━━ Information shown

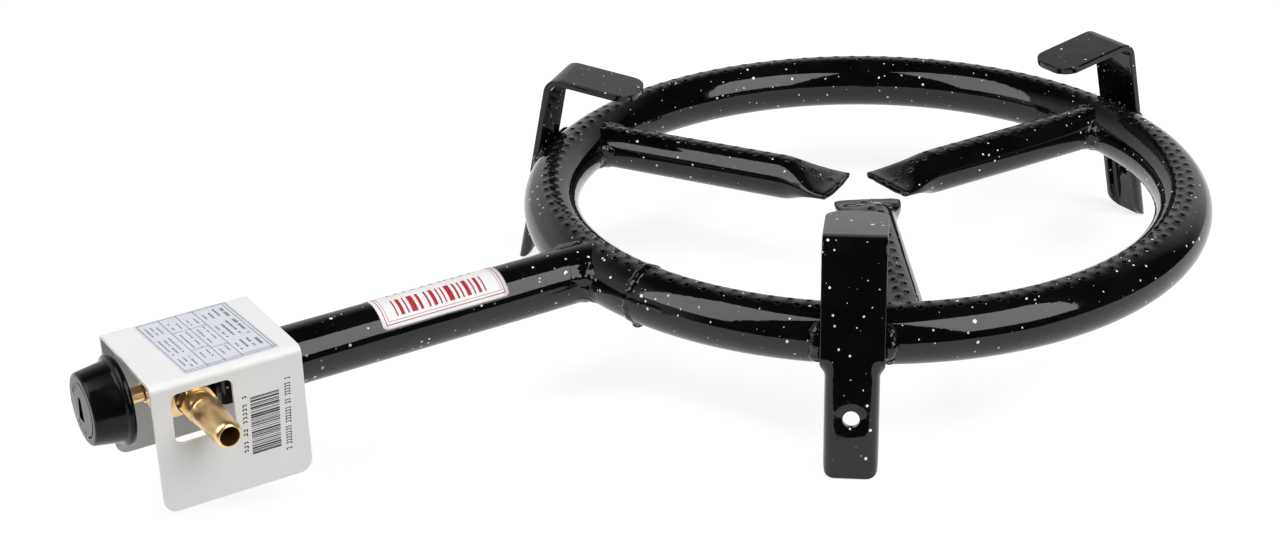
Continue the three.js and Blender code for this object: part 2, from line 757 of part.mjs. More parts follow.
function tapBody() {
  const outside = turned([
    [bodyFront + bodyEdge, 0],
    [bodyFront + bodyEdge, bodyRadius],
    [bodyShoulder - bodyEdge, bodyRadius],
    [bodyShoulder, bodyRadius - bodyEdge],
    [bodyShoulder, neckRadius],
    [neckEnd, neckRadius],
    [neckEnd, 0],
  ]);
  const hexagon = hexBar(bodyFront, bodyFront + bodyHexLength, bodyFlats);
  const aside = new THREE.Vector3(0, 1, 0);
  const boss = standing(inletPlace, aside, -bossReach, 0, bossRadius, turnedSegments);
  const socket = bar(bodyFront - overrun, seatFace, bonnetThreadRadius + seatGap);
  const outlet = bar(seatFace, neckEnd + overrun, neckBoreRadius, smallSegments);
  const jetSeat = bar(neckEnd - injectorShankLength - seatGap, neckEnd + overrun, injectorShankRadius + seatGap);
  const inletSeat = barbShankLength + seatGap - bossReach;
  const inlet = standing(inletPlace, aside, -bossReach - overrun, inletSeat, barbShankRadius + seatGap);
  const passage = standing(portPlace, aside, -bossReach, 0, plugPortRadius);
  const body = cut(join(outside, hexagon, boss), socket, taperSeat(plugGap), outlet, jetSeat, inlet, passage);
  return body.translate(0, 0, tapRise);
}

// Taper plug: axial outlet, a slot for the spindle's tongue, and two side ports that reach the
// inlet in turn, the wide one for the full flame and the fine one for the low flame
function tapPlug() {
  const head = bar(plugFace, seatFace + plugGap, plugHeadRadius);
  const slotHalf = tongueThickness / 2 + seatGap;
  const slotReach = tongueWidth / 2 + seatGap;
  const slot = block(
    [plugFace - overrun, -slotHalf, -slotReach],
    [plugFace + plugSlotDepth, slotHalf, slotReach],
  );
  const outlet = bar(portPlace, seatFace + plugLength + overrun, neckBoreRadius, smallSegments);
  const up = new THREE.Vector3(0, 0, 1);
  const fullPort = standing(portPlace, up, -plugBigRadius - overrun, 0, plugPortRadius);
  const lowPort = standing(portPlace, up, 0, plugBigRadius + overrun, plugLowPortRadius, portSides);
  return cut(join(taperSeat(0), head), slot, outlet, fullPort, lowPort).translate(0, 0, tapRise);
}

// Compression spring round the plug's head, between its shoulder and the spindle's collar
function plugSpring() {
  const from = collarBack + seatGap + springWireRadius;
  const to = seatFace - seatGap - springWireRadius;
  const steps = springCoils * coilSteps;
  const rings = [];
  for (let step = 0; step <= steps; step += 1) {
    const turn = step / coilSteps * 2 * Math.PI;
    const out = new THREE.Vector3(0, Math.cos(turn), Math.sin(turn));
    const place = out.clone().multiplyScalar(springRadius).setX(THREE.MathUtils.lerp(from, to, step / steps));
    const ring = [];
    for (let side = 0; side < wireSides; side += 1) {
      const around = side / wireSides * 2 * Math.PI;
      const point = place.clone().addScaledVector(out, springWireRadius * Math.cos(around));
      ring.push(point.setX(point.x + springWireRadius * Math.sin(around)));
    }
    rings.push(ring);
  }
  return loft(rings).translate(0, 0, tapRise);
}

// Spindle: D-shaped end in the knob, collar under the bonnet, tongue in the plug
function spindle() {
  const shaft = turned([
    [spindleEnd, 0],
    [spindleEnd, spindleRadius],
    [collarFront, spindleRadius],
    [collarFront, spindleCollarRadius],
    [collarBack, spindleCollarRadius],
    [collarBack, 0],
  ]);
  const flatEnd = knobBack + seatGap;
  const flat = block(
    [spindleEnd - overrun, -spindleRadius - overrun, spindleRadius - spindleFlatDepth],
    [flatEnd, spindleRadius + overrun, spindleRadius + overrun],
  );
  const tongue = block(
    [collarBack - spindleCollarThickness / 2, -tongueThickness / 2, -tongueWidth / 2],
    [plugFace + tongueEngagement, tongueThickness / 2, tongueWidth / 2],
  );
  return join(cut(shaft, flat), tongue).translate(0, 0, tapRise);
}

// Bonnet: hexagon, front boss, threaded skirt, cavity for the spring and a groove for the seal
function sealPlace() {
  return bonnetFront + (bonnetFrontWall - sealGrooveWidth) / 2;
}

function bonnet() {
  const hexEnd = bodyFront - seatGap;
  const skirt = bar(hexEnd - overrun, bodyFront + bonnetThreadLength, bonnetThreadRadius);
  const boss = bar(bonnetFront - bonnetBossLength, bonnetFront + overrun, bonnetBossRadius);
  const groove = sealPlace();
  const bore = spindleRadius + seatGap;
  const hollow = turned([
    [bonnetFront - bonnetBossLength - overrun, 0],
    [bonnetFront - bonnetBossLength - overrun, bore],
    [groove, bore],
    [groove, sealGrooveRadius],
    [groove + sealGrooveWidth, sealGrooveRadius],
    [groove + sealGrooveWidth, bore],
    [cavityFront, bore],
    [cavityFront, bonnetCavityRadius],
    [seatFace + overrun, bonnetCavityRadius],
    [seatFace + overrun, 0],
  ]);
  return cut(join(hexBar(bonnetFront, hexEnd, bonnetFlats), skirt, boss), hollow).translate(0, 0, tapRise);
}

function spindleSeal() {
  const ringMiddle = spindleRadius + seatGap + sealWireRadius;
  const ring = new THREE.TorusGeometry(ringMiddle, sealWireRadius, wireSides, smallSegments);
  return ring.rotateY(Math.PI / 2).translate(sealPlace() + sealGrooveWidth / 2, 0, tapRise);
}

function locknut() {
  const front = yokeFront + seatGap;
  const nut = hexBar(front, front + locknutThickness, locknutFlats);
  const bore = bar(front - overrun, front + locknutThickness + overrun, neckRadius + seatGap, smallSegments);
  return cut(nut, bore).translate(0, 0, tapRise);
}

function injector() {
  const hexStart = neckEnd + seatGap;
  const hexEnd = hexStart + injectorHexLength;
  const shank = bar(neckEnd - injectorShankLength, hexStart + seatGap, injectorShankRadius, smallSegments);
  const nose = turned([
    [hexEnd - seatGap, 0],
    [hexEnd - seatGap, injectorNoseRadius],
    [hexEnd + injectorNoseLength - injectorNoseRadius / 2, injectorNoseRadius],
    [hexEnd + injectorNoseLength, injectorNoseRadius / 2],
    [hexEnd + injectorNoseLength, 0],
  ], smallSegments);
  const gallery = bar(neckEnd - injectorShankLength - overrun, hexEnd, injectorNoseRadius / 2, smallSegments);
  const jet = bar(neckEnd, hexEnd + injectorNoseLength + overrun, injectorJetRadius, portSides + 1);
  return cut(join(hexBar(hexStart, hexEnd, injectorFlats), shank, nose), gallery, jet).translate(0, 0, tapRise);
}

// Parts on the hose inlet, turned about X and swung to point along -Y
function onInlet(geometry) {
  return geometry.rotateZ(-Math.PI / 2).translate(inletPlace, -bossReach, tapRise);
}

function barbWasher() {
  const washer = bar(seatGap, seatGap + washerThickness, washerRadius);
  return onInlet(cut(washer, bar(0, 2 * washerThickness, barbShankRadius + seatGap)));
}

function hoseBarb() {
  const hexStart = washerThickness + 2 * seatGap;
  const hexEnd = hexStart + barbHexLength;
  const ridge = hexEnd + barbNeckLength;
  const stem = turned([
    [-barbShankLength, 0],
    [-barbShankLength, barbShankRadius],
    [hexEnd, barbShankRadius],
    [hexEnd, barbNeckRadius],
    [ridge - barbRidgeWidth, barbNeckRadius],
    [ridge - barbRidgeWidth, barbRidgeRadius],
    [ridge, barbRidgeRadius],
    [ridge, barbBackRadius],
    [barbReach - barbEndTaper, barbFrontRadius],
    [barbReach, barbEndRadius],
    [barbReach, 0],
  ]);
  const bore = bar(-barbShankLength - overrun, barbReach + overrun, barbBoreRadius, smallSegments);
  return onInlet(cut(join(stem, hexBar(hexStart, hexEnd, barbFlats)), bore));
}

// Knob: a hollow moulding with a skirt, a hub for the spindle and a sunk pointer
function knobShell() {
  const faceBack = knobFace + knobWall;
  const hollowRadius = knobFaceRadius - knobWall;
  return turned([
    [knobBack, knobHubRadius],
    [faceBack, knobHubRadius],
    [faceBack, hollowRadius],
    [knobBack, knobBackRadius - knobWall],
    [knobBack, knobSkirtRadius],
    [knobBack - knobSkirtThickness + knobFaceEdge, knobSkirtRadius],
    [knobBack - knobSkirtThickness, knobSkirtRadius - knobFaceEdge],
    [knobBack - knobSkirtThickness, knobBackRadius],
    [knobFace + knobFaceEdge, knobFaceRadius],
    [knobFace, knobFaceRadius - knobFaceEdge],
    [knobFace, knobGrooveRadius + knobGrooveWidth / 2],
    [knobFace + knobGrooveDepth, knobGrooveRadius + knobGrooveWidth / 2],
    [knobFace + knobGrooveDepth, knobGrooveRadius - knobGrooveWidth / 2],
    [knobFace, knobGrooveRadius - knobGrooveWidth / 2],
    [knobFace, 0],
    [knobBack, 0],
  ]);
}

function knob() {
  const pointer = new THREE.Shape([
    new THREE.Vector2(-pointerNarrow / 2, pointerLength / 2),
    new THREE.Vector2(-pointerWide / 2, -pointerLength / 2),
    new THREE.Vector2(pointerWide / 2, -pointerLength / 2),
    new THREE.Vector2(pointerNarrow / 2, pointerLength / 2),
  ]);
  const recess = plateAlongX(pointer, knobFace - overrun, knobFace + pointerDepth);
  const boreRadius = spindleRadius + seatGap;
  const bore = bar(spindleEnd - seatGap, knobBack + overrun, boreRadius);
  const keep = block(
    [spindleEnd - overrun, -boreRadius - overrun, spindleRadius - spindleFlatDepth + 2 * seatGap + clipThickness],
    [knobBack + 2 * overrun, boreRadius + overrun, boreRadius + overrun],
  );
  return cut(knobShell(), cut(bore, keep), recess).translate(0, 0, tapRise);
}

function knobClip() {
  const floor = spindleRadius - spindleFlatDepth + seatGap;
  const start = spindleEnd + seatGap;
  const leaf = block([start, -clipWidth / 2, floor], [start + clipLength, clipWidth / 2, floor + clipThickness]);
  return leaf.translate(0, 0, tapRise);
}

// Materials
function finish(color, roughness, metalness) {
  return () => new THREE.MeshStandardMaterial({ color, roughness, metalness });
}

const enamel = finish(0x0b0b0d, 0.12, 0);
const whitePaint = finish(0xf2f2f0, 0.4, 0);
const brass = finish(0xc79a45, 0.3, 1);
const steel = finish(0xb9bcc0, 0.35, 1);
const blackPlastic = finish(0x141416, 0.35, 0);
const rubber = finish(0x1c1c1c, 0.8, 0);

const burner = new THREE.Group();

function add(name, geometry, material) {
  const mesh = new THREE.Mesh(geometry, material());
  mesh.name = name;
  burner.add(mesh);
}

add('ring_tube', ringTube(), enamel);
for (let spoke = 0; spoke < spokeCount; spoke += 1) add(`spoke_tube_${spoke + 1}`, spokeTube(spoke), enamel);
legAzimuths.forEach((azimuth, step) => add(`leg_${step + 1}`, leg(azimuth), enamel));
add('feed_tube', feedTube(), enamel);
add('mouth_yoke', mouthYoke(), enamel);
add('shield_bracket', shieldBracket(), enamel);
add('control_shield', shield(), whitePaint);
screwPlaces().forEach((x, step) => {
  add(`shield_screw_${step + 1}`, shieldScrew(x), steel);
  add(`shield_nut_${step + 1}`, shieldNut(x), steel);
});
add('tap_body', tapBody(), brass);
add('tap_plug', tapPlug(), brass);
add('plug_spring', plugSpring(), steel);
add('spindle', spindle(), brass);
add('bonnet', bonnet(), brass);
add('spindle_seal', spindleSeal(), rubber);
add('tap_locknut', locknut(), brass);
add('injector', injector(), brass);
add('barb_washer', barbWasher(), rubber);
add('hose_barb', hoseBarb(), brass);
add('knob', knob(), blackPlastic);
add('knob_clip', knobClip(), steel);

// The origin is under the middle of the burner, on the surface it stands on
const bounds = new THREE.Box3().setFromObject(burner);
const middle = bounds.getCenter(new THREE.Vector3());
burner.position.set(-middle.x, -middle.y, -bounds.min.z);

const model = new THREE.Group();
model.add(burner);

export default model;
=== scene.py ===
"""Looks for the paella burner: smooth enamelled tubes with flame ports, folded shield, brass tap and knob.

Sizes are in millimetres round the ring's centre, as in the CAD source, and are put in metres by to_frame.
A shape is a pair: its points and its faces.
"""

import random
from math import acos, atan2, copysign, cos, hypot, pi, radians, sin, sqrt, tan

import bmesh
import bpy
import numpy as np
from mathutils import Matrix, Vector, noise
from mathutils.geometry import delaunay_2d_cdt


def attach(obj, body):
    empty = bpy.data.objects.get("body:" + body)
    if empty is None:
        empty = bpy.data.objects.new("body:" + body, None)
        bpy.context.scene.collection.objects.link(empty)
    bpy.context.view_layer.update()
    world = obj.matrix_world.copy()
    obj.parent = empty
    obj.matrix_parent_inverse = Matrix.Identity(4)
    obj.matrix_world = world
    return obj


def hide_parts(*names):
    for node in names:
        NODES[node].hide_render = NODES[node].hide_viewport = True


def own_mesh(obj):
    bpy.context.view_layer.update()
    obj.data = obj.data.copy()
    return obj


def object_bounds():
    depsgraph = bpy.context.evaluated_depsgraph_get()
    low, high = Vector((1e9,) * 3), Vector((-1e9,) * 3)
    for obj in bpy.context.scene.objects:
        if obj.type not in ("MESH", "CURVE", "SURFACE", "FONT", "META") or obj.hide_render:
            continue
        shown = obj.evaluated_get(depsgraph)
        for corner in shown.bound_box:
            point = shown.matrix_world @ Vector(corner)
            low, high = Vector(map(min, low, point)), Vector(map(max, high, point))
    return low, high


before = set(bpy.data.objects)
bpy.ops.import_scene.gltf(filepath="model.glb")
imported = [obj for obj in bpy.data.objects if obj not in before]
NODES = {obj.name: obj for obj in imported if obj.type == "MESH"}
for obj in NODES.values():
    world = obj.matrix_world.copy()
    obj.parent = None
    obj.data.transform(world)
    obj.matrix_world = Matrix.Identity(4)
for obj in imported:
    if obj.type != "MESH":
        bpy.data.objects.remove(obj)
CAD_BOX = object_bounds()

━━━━

» **Given request**
Copy out precisely the lines from the line with "it stands on" to the line with "before = set(bpy.data.objects)" in the material above, including those two lines and omitting all the rest.

» **Output for this exercise**
// The origin is under the middle of the burner, on the surface it stands on
const bounds = new THREE.Box3().setFromObject(burner);
const middle = bounds.getCenter(new THREE.Vector3());
burner.position.set(-middle.x, -middle.y, -bounds.min.z);

const model = new THREE.Group();
model.add(burner);

export default model;
=== scene.py ===
"""Looks for the paella burner: smooth enamelled tubes with flame ports, folded shield, brass tap and knob.

Sizes are in millimetres round the ring's centre, as in the CAD source, and are put in metres by to_frame.
A shape is a pair: its points and its faces.
"""

import random
from math import acos, atan2, copysign, cos, hypot, pi, radians, sin, sqrt, tan

import bmesh
import bpy
import numpy as np
from mathutils import Matrix, Vector, noise
from mathutils.geometry import delaunay_2d_cdt


def attach(obj, body):
    empty = bpy.data.objects.get("body:" + body)
    if empty is None:
        empty = bpy.data.objects.new("body:" + body, None)
        bpy.context.scene.collection.objects.link(empty)
    bpy.context.view_layer.update()
    world = obj.matrix_world.copy()
    obj.parent = empty
    obj.matrix_parent_inverse = Matrix.Identity(4)
    obj.matrix_world = world
    return obj


def hide_parts(*names):
    for node in names:
        NODES[node].hide_render = NODES[node].hide_viewport = True


def own_mesh(obj):
    bpy.context.view_layer.update()
    obj.data = obj.data.copy()
    return obj


def object_bounds():
    depsgraph = bpy.context.evaluated_depsgraph_get()
    low, high = Vector((1e9,) * 3), Vector((-1e9,) * 3)
    for obj in bpy.context.scene.objects:
        if obj.type not in ("MESH", "CURVE", "SURFACE", "FONT", "META") or obj.hide_render:
            continue
        shown = obj.evaluated_get(depsgraph)
        for corner in shown.bound_box:
            point = shown.matrix_world @ Vector(corner)
            low, high = Vector(map(min, low, point)), Vector(map(max, high, point))
    return low, high


before = set(bpy.data.objects)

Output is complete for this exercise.